Afin de contraster avec cette « vue intérieure », j’ai filmé depuis les
fenêtres de l’appartement pendant près de 10 ans. Notre maison se trouve
dans le centre politique de Belgrade – de l’autre côté de la rue se
trouvent le ministère de la Défense qui a été bombardé en 1999, la Cour
suprême et l’ambassade britannique. J’ai filmé des protestations devant
le tribunal, des gens faisant la queue pour des visas, des cordons de
police et des gens qui se disputaient, et ces petits aperçus de vie dans
la rue donnent un avant-goût des événements qui se déroulent en Serbie
aujourd’hui. Pourquoi filmer à partir de là ? Parce que j’ai eu le
privilège de grandir en observant la Serbie à travers les croyances et
les actions d’une femme qui pensait qu’il était de sa responsabilité de
faire entendre ce qui se passait ici. Parce que ma mère et moi avons
toujours partagé ce langage de la politique – elle était une leader
étudiante en 1968, tout comme moi dans les années 90. Parce que ma
maison familiale était le lieu de rassemblement pour des discussions
intellectuelles, des réunions militantes, et souvent juste un refuge
contre la folie qui se déroulait à l’extérieur. Parce que cette maison
est au centre de Belgrade et de ce qui se passe en Serbie aujourd’hui.

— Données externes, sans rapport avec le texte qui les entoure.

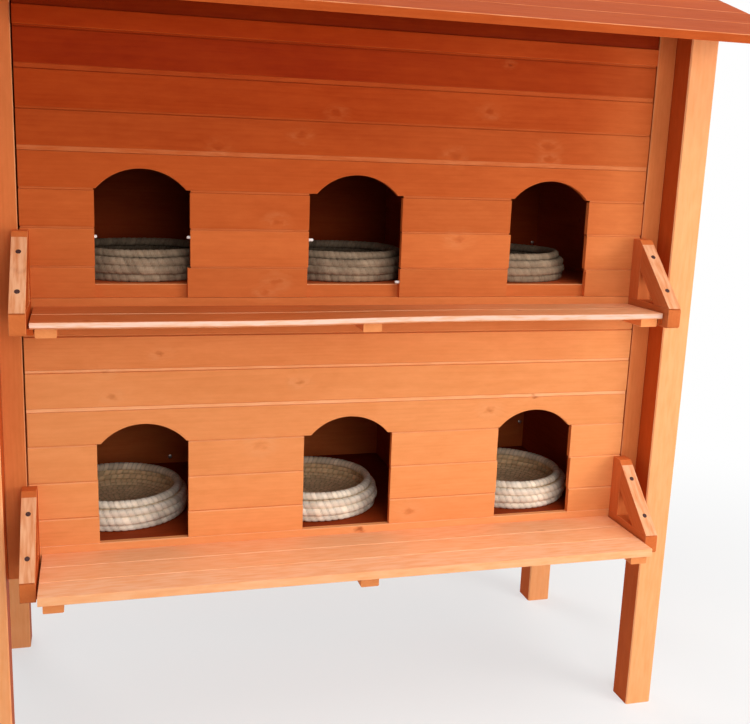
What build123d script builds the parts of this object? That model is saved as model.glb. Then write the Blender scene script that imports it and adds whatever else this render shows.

Parce que plus je regarde les portes verrouillées de notre salon
auxquelles j’ai été confrontée toute ma vie, plus je me rends compte à
quel point la Serbie peut être comprise en parlant d’espaces divisés.
Entre ceux qui cherchent à réécrire le passé et ceux qui tentent de le
reconnaître. Et une façon de comprendre la vie de ma mère et ses
tentatives pour combler ce fossé.
Une histoire exhumée
J’ai cherché à restituer le passé à partir d’images d’archives et de
souvenirs de ma mère et d’en faire commentaire personnel sur sept
décennies d’histoire mouvementée. Les archives de guerres dans les
Balkans des années 90 sont fortes et puissamment dérangeantes, et le
film les utilise avec parcimonie. Au contraire, il se concentre sur les
voix de la raison qui n’ont pas été entendues. Les archives soulignent
qu’à chaque étape de la montée du nationalisme, de l’éclatement de la
guerre, de la répression brutale du régime et même de l’euphorie de la
révolution, il y a eu des voix de la raison, qui se trouvèrent noyées
dans l’hystérie. En retraçant l’histoire oubliée de la résistance
pendant les années Milošević, la recherche d’archives nous a plongés
dans des collections VHS personnelles, récupérant ainsi des images qui
avait disparues depuis. À travers les observations de ma mère, les
allées et venues quotidiennes dans l’appartement, les images de vie dans
la rue comme celles vues depuis les fenêtres, avec l’utilisation
contrastée d’archives de reportages TV « officiels », j’ai la volonté de
montrer une Serbie rarement vue dans les médias, celle où les gens sont
sincères à propos de leur vie et essayent de créer une identité au-delà
de celle des divisions politiques. En montrant les vérités vécues de
ceux dont la vie personnelle a été façonnée par des événements
politiques, il émerge de L’Envers d’une histoire un récit dans lequel
tout le monde est à la merci des grandes marées de l’histoire, et
pourtant, avec le pouvoir de prendre son destin entre ses propres mains.
Un défi pour la prochaine génération.